When you are the youngest brother growing up in the family, it seems, you can quite often find out things the hard way.
"I suppose you get pushed around a little bit," says a laughing Gareth Evans from Dunedin, days before the Otago Razorbacks host the Hawke's Bay Magpies at Forsyth Barr Stadium on Sunday in the ITM Cup rugby semifinal match.
It's definitely not a bad thing, the 22-year-old Hastings-born player hastens to add. Just a bit of family banter.
Needless to say, the Otago loosie will be the first to admit that sort of underdog status in any sibling rivalry has been pivotal in chiselling an acute mental fortitude.
Former All Black and Magpie brother Bryn Evans is now plying his trade in England while Rhys Evans is working in an orchard in Buffalo, in New York State, after finding the ex-Bay B player had "other interests" than rugby.
Gareth Evans' playing career is on the cusp of show-time rugby after Highlanders coach Jamie Joseph offered him a two-season contract with the Super Rugby franchise a fortnight ago.
"It's definitely a dream come true. It's what I wanted from the time I was a child," says Evans who played alongside fellow Havelock North premier club teammates, lock Bryn and lock/loosie Rhys, in 2010 when they beat Napier Pirate.
Bryn was in the Hurricanes matrix for three seasons and once with the Blues.
"I'm committed to get the best out of myself," Gareth says.
The former Napier Boys' High School pupil, who played alongside Magpies pivot Ihaia West and Waikato representative Brad Weber (son of Magpies manager Neil Weber) in school, is one paper away from graduating this year with a degree in environmental management from Otago University.
He went to Dunedin to study but when the Razorbacks selected him he became a part-time student.

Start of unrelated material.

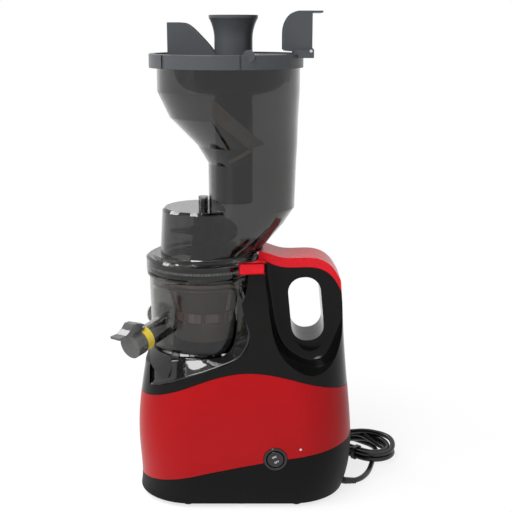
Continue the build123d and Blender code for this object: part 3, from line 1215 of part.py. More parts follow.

"The first thing was to get my degree but my rugby just took off down here," says Evans who harbours no regrets in not playing for the Magpies despite making myriad age-group rep teams while in the Bay.
"I'm studying and playing rugby so I'm really happy," he says, adding after graduating he'll focus on a career with the Highlanders and attempting to fulfil another childhood dream of making the All Blacks.
His parents, Zimbabwean-born Jenny and New Zealander Dai Evans, of Havelock North, have supported all their boys but Gareth headed south about the time Bryn was contemplating jetting off to Europe.
"My parents came down here in a campervan [this winter] following us [Otago] for a few games," Gareth says, adding they also watched all the games in the North Island but will not be able to make the semifinal, which kicks off at 2.35pm, because of the expense and finding accommodation with the All Blacks hosting the Wallabies on Saturday night in a Bledisloe Cup dead rubber.
It'll be the first time in three seasons that Evans will experience the Dunedin summer with his Highlanders' commitment.
In previous summers he has returned home to spend time with his parents, lugging beer crates for a living.
He labels Otago coach Tony Brown "a good guy who has the respect of all the boys".
The gut-wrenching, Ranfurly Shield loss against the Magpies remains etched in the Razorbacks' mind.
No doubt they will have unfinished business but Evans says hanging on to the Log of Wood is always a futile exercise.
"It's up there with Counties Manukau so we can't hold on to it forever."
Brown echoes Evans' sentiments on the shield, which the Magpies claimed after pipping the Razorbacks 20-19 on September 1 before losing it to Counties Manukau, 27-24, in a record-breaking six days.
"Obviously Hawke's Bay got away with one over us there ... but we've moved on."
The significance of Sunday's clash isn't lost on the hosts who are anticipating another humdinger.
"It's semifinal footy so there's a lot more at stake this time," says Brown, reflecting on the urgency of a proud union that once prospered in the defunct National Provincial Championship era but is now languishing in the second-tier Championship.
"I think all of the championship teams want to get promoted so Otago are no different from any other teams."
The home-advantage factor in front of a vociferous crowd should also play a key part in the outcome although it wasn't a given when the Magpies stunned them into pin-drop silence in the shield encounter at the bubble-like covered arena spawned for the 2011 Rugby World Cup.
"It's always better to play at home," Brown reckons, "and we want to play at the stadium."
The Magpies' coaching stable and captain Mike Coman will be under no illusions about that after Otago's nail-biting 37-33 victory at home over Premiership playoff qualifiers Auckland last Sunday.
The Magpies, coming off an equally enthralling win over over franchise cousins Wellington Lions 35-24 in Napier three days earlier, were preening their feathers for a home semifinal before the Razorbacks' statement of intent.
Add to that the dilemma with finding accommodation under duress with the test match but it seems Brown isn't complaining.
"We haven't taken much note of what Hawke's Bay are doing," he says though mindful the Magpies' ascendancy over the Lions means both sides are playing "good footy".
All his troops are fit and raring to go, bar outside back Tony Ensor who has "done his ACL".